# New To Me Ammo Source-Wolf Gold 223 $300 Shipped In PA120 Can



## AquaHull (Jun 10, 2012)

I've been hearing good things about the Ammo and the Seller

223 Remington (5.56x45mm) 55 gr FMJ Wolf Gold Ammo Case (1000rds IN A PA120 AMMO CAN)


----------



## Operator6 (Oct 29, 2015)

Not bad at all, but it's out of stock.
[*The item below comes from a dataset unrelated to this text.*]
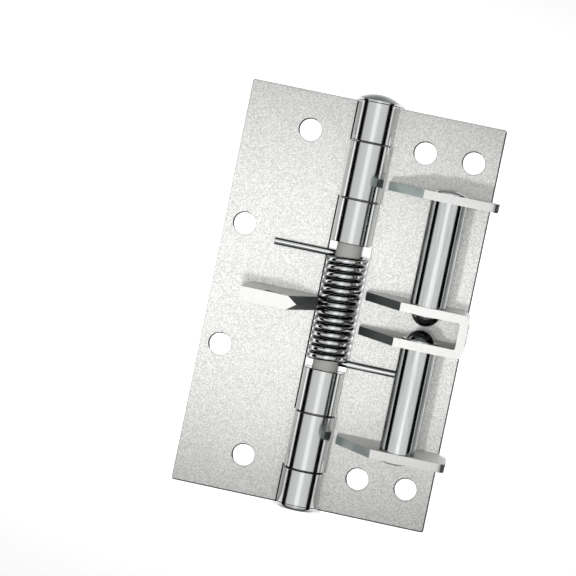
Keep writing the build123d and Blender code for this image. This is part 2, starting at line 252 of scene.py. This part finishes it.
def metal(name, color, roughness, metallic, grain, uneven, grain_size=0.5, stretch=(1, 1, 1),
          region=None, painted_shades=(), region_painted_shades=()):
    """Steel with a fine procedural grain and a slow unevenness in its gloss.

    grain and uneven are how far the colour and the roughness vary; a grain is about grain_size millimetres.
    region gives another finish up to a limit: (measure, limit, colour, roughness, metallic). The measure is
    X, Y or Z, or PIN for the distance from the pin's axis.
    tints paint shade and dark reflections onto faces by the way they point: (direction, cosines, colour);
    slow patches make this painted shade uneven.
    region_painted_shades paint such shade in the region, where tints then have no effect.
    """
    material, tree, shader = new_material(name)
    place = add(tree, "ShaderNodeTexCoord")
    position = place.outputs["Object"]
    mapping = add(tree, "ShaderNodeMapping", Scale=stretch)
    feed(tree, mapping.inputs["Vector"], position)
    fine = add(tree, "ShaderNodeTexNoise", Scale=1000.0 / grain_size, Detail=3.0, Roughness=0.7)
    feed(tree, fine.inputs["Vector"], mapping.outputs["Vector"])
    slow = add(tree, "ShaderNodeTexNoise", Scale=PATCH_SCALE, Detail=2.0)
    feed(tree, slow.inputs["Vector"], position)
    spread = add(tree, "ShaderNodeMapRange")
    feed(tree, spread.inputs["Value"], slow.outputs["Fac"])
    feed(tree, spread.inputs["To Min"], max(LEAST_ROUGHNESS, roughness - uneven))
    feed(tree, spread.inputs["To Max"], roughness + uneven)
    rough = spread.outputs["Result"]
    dark_grain = tuple(c * (1 - grain) for c in color)
    light_grain = tuple(min(1.0, c * (1 + LIGHT_GRAIN_SHARE * grain)) for c in color)
    tint = mix(tree, "RGBA", band(tree, fine.outputs["Fac"], *GRAIN_CONTRAST), dark_grain, light_grain)
    if region:
        measure, limit, near_color, near_rough, near_metallic = region
        if measure == "PIN":
            flat = calculate_vector(tree, "MULTIPLY", position, (1.0, 0.0, 1.0), "Vector")
            value = calculate_vector(tree, "DISTANCE", flat, (PIN_X * MM, 0.0, PIN_Z * MM), "Value")
        else:
            value = split(tree, position)[measure]
        beyond = band(tree, value, limit[0] * MM, limit[1] * MM)
        tint = mix(tree, "RGBA", beyond, near_color, tint)
        rough = mix(tree, "FLOAT", beyond, near_rough, rough)
        metallic = mix(tree, "FLOAT", beyond, near_metallic, metallic)
    patch = band(tree, slow.outputs["Fac"], *PATCH_CONTRAST)
    for inside, rows in ((False, painted_shades), (True, region_painted_shades)):
        for toward, cosines, dark in rows:
            facing = calculate_vector(tree, "DOT_PRODUCT", place.outputs["Normal"], toward, "Value")
            turned = band(tree, facing, *cosines)
            if inside:
                turned = mix(tree, "FLOAT", beyond, turned, 0.0)
            elif region_painted_shades:
                turned = mix(tree, "FLOAT", beyond, 0.0, turned)
            # Painted shade, a little lighter in the slow patches
            patchy_shade = mix(tree, "RGBA", patch, dark, tuple(min(1.0, SHADE_PATCH_GAIN * c) for c in dark))
            tint = mix(tree, "RGBA", turned, tint, patchy_shade)
    feed(tree, shader.inputs["Base Color"], tint)
    feed(tree, shader.inputs["Roughness"], rough)
    feed(tree, shader.inputs["Metallic"], metallic)
    return material


def ear_steel(name, *painted_shades):
    return metal(name, EAR_STEEL, 0.5, 0.35, grain=0.08, uneven=0.05, painted_shades=painted_shades)


def tube_along(name, points, radius, sides, material):
    """Smooth round wire through a list of points in millimetres, with closed ends."""
    rows = []
    normal = None
    for i, point in enumerate(points):
        ahead = points[min(i + 1, len(points) - 1)]
        behind = points[max(i - 1, 0)]
        tangent = (ahead - behind).normalized()
        if normal is None:
            normal = tangent.orthogonal().normalized()
        normal = (normal - tangent * normal.dot(tangent)).normalized()
        side = tangent.cross(normal)
        rows.append([point + radius * (math.cos(a) * normal + math.sin(a) * side)
                     for a in (2 * math.pi * k / sides for k in range(sides))])
    vertices = [p * MM for row in rows for p in row]
    faces = []
    for i in range(len(rows) - 1):
        for k in range(sides):
            n = (k + 1) % sides
            faces.append((i * sides + k, i * sides + n, (i + 1) * sides + n, (i + 1) * sides + k))
    faces.append(tuple(reversed(range(sides))))
    last = (len(rows) - 1) * sides
    faces.append(tuple(range(last, last + sides)))
    mesh = bpy.data.meshes.new(name)
    mesh.from_pydata(vertices, [], faces)
    mesh.polygons.foreach_set("use_smooth", [len(f) == 4 for f in faces])
    mesh.materials.append(material)
    obj = bpy.data.objects.new(name, mesh)
    bpy.context.scene.collection.objects.link(obj)
    return obj


def helix_points(radius, low_y, high_y, turns, start_angle, centre_x, centre_z, steps):
    """Right-handed coil about Y with so many steps in a turn; the angle is measured from +Z towards +X."""
    count = int(turns * steps)
    points = []
    for i in range(count + 1):
        t = i / count
        angle = start_angle + 2 * math.pi * turns * t
        x = centre_x + radius * math.sin(angle)
        y = low_y + (high_y - low_y) * t
        z = centre_z + radius * math.cos(angle)
        points.append(Vector((x, y, z)))
    return points


def leg_points(side, y):
    """Wire centre line from the leg's free end to the coil, on side +1 or -1."""
    turn = math.radians(SPRING_EXIT_ANGLE)
    leg_z = LEAF_FRONT_Z + SPRING_WIRE / 2 + SPRING_LEG_SEAT
    leave_x = SPRING_MEAN_RADIUS * math.sin(turn)
    leave_z = PIN_Z - SPRING_MEAN_RADIUS * math.cos(turn)
    rise = leg_z - leave_z
    corner_x = leave_x + rise / math.tan(turn)
    trim = SPRING_LEG_BEND * math.tan(turn / 2)
    start_x = corner_x + trim
    straight = (SPRING_LEG_REACH, SPRING_LEG_REACH - LEG_END_STEP, start_x + LEG_BEND_LEAD, start_x)
    points = [Vector((PIN_X + side * x, y, leg_z)) for x in straight]
    for i in range(1, BEND_STEPS + 1):
        a = turn * i / BEND_STEPS
        x = start_x - SPRING_LEG_BEND * math.sin(a)
        z = leg_z - SPRING_LEG_BEND * (1 - math.cos(a))
        points.append(Vector((PIN_X + side * x, y, z)))
    return points


def studio_band(tree, side, up, levels):
    """Brightness by the angle from straight above towards one side."""
    share = add(tree, "ShaderNodeMapRange")
    feed(tree, share.inputs["Value"], calculate(tree, "ARCTAN2", side, up))
    feed(tree, share.inputs["From Min"], -math.pi)
    feed(tree, share.inputs["From Max"], math.pi)
    walls = add(tree, "ShaderNodeValToRGB")
    feed(tree, walls.inputs["Fac"], share.outputs["Result"])
    elements = walls.color_ramp.elements
    while len(elements) < len(levels):
        elements.new(0.5)
    for element, (degrees, level) in zip(elements, levels):
        element.position = (degrees + 180) / 360
        element.color = (level, level, level, 1)
    return walls.outputs["Color"]


def aim(obj, at, target, roll=0.0):
    """Point a lamp or camera down its own -Z at the target, its top turned by roll from +Y."""
    turn = math.radians(roll)
    forward = (Vector(target) - Vector(at)).normalized()
    right = forward.cross(Vector((-math.sin(turn), math.cos(turn), 0))).normalized()
    up = right.cross(forward)
    obj.location = Vector(at) * MM
    obj.rotation_mode = "QUATERNION"
    obj.rotation_quaternion = Matrix((right, up, -forward)).transposed().to_quaternion()


def spot_light(name, at, size, power, pool_angle):
    """Soft-edged lamp whose pool of light fades towards the hinge's two ends; mirrors don't show the lamp.

    size is the lamp's radius in metres, power is in watts and pool_angle in degrees.
    """
    data = bpy.data.lights.new(name, "SPOT")
    data.shadow_soft_size = size
    data.energy = power
    data.spot_size = math.radians(pool_angle)
    data.spot_blend = 1.0
    lamp = bpy.data.objects.new(name, data)
    bpy.context.scene.collection.objects.link(lamp)
    aim(lamp, at, POOL_CENTRE)
    lamp.scale = (POOL_STRETCH, 1, 1)
    lamp.visible_glossy = False
    lamp.visible_camera = False


# Painted shade and painted reflections in the tints below: leaf faces turned right and down (hole rims and
# edges), knuckle ends, ear and tongue bevels, pin and plug domes, wire flanks and sides, tube sides
MATERIALS = {
    "leaf_steel": metal(
        "satin_leaf", LEAF_STEEL, 0.55, 0.4, grain=0.34, uneven=0.04, grain_size=0.36,
        region=("PIN", BARREL_LIMIT, BARREL_STEEL, 0.13, 1.0),
        painted_shades=((RIGHT_AND_DOWN, HOLE_RIM_SHADE, PAINTED_DEEP_SHADE),),
        region_painted_shades=((UP, KNUCKLE_END, PAINTED_SHADE_GREY), (DOWN, KNUCKLE_END, PAINTED_SHADE_GREY))),
    "ear_steel": ear_steel("bright_ear", (LEFT, EAR_BEVEL, PAINTED_DEEP_SHADE)),
    "pin_steel": metal(
        "dull_pin", BARREL_STEEL, 0.15, 1.0, grain=0.06, uneven=0.03, grain_size=0.6,
        region=("Y", SHANK_LIMIT, SHANK_STEEL, 0.6, 0.1),
        painted_shades=((UP, DOME, PAINTED_SHADE_GREY),)),
    "barrel_trim": metal(
        "polished_trim", BARREL_STEEL, 0.15, 1.0, grain=0.05, uneven=0.03,
        painted_shades=((UP, DOME, PAINTED_SHADE_GREY), (DOWN, DOME, PAINTED_SHADE_GREY))),
    "spring_wire": metal(
        "spring_wire", WIRE_STEEL, 0.10, 1.0, grain=0.05, uneven=0.03,
        painted_shades=((UP, WIRE_FLANK, PAINTED_DEEP_SHADE), (DOWN, WIRE_FLANK, PAINTED_DEEP_SHADE),
               (LEFT, WIRE_SIDE, PAINTED_SHADE_GREY), (RIGHT, WIRE_SIDE, PAINTED_SHADE_GREY))),
    "tube_steel": metal(
        "polished_tube", TUBE_STEEL, 0.12, 1.0, grain=0.14, uneven=0.04, stretch=(1, 0.04, 1),
        painted_shades=((LEFT, TUBE_SIDE, PAINTED_SHADE_GREY), (RIGHT, TUBE_SIDE, PAINTED_SHADE_GREY))),
    "ball_steel": metal("polished_ball", BALL_STEEL_PAINTED_DARK, 0.04, 1.0, grain=0.04, uneven=0.01),
    "tongue_steel": metal(
        "ground_tongue", TONGUE_STEEL, 0.5, 0.3, grain=0.06, uneven=0.05,
        painted_shades=((RIGHT, TONGUE_BEVEL, PAINTED_DEEP_SHADE),)),
}
# Outer ears: both bevels take painted shade, the left one lighter
OUTER_EAR = ear_steel("outer_ear", (LEFT, EAR_BEVEL, PAINTED_BEVEL_SHADE), (RIGHT, EAR_BEVEL, PAINTED_DEEP_SHADE))

slots = {row["node"]: row["material_slot"] for row in frame["record"]["subparts"]}
for name, obj in frame["nodes"].items():
    obj.data.materials.clear()
    obj.data.materials.append(OUTER_EAR if name.endswith("tube_ear") else MATERIALS[slots[name]])

# Torsion spring: one wire, with a leg on each of the two leaves
turns = SPRING_WHOLE_TURNS + 2 * SPRING_EXIT_ANGLE / 360
half = turns * SPRING_PITCH / 2
spring_low = SPRING_CENTRE_Y - half
spring_high = SPRING_CENTRE_Y + half
coil = helix_points(SPRING_MEAN_RADIUS, spring_low, spring_high, turns,
                    math.radians(180 - SPRING_EXIT_ANGLE), PIN_X, PIN_Z, SPRING_STEPS)
wire = leg_points(1, spring_low) + coil + list(reversed(leg_points(-1, spring_high)))
torsion = tube_along("torsion_spring_wire", wire, SPRING_WIRE / 2, SPRING_SIDES, MATERIALS["spring_wire"])
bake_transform(torsion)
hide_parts("torsion_spring")

# Detent springs inside the tubes, as coils of wire in place of the solids' springs
for place in ("upper", "lower"):
    node = place + "_detent_spring"
    low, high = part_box(node)
    mid = (low + high) / 2 / MM
    low_y = low.y / MM + DETENT_WIRE / 2
    high_y = high.y / MM - DETENT_WIRE / 2
    points = helix_points(DETENT_MEAN_RADIUS, low_y, high_y, DETENT_TURNS,
                          math.pi / 2, mid.x, mid.z, DETENT_STEPS)
    spring = tube_along(place + "_detent_coil", points, DETENT_WIRE / 2, DETENT_SIDES,
                        MATERIALS["spring_wire"])
    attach(spring, "frame_side")
    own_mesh(spring)
    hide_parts(node)

# Floor: brightened where it is seen, but not under the barrel, so that the gaps at the knuckles stay dark
bpy.ops.mesh.primitive_plane_add(size=FLOOR_SIZE, location=(0, 0, FLOOR_Z))
floor = bpy.context.object
floor.name = "floor"
material, tree, shader = new_material("pale_floor")
feed(tree, shader.inputs["Base Color"], (FLOOR_GREY, FLOOR_GREY, FLOOR_GREY))
feed(tree, shader.inputs["Roughness"], 0.9)
feed(tree, shader.inputs["Specular IOR Level"], 0.0)
rays = add(tree, "ShaderNodeLightPath").outputs
seen = calculate(tree, "MAXIMUM", rays["Is Camera Ray"], rays["Is Glossy Ray"])
seen = calculate(tree, "MAXIMUM", seen, rays["Is Transmission Ray"])
position = split(tree, add(tree, "ShaderNodeTexCoord").outputs["Object"])
across = calculate(tree, "ABSOLUTE", calculate(tree, "ADD", position["X"], -PIN_X * MM))
along = calculate(tree, "ABSOLUTE", position["Y"])
beside = band(tree, across, STRIP_HALF_WIDTH[0] * MM, STRIP_HALF_WIDTH[1] * MM)
past_ends = band(tree, along, STRIP_HALF_LENGTH[0] * MM, STRIP_HALF_LENGTH[1] * MM)
clear = calculate(tree, "MAXIMUM", beside, past_ends)
lift = calculate(tree, "MULTIPLY", calculate(tree, "MULTIPLY", seen, clear), FLOOR_LIFT)
feed(tree, shader.inputs["Emission Color"], (1, 1, 1))
feed(tree, shader.inputs["Emission Strength"], lift)
floor.data.materials.append(material)
floor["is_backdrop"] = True

# World: a bright tent overhead with a dark band above the floor
world = bpy.data.worlds.new("studio")
bpy.context.scene.world = world
world.use_nodes = True
tree = world.node_tree
background = tree.nodes["Background"]
direction = split(tree, add(tree, "ShaderNodeTexCoord").outputs["Generated"])
tent_across = studio_band(tree, direction["X"], direction["Z"], ACROSS)
tent_along = studio_band(tree, direction["Y"], direction["Z"], ALONG)
feed(tree, background.inputs["Color"], mix(tree, "RGBA", 1.0, tent_across, tent_along, "MULTIPLY"))
diffuse = add(tree, "ShaderNodeLightPath").outputs["Is Diffuse Ray"]
strength = calculate(tree, "MULTIPLY_ADD", diffuse, FILL_LEVEL - STUDIO_LEVEL, STUDIO_LEVEL)
feed(tree, background.inputs["Strength"], strength)

spot_light("key", KEY_AT, size=0.008, power=3.8, pool_angle=27.0)
spot_light("front", FRONT_AT, size=0.06, power=46.0, pool_angle=8.2)

camera_data = bpy.data.cameras.new("camera")
camera = bpy.data.objects.new("camera", camera_data)
bpy.context.scene.collection.objects.link(camera)
bpy.context.scene.camera = camera
camera_data.sensor_width = CAMERA_SENSOR
camera_data.lens = CAMERA_LENS
camera_data.clip_start = 0.05
camera_data.clip_end = 20.0
aim(camera, CAMERA_AT, CAMERA_TARGET, CAMERA_ROLL)

bpy.context.scene.view_settings.view_transform = "Standard"

low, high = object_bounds()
I'll keep the link ! Thanks !


----------



## AquaHull (Jun 10, 2012)

It was in stock when I posted the link
I didn't need to order any.


----------



## AquaHull (Jun 10, 2012)

Maybe it was OOS, I had to disable some adblocking to start the checkout process and then I found the email notification tab


----------



## Slippy (Nov 14, 2013)

I'd buy it.


----------



## Hemi45 (May 5, 2014)

Target Sports USA always has that in stock for $299 with free shipping. What makes this deal sweeter is the free can.


----------



## Ripon (Dec 22, 2012)

I've gotten this from a few sources....about the same price. It's usually free shipping or free ammo can. UPS really loses its back side when I order in NV. 

In case anyone was equating "wolf" as a brand to other less expensive steel case material they sale this stuff is more than adequate for practice, training and plinking. I shoot three different ARs and the last 1500 rounds fired in the last six months were all this. I went 220 rounds thru a polymer lower / palmetto cheap upper without a hiccup. I wanted to keep going but felt like I was going broke to find the guns breaking point.


----------



## azrancher (Dec 14, 2014)

Slippy said:


> I'd buy it.


Before Sandy I was buying PMC for that price...

*Rancher*


----------



## Oddcaliber (Feb 17, 2014)

I've got Wolf Gold in 8 mm Mauser. It's the good stuff.


----------



## AquaHull (Jun 10, 2012)

I'm thinking of buying 1500 pieces of Wolf 223 REM Brass for $80 shipped

6 cents eash ,shipped


----------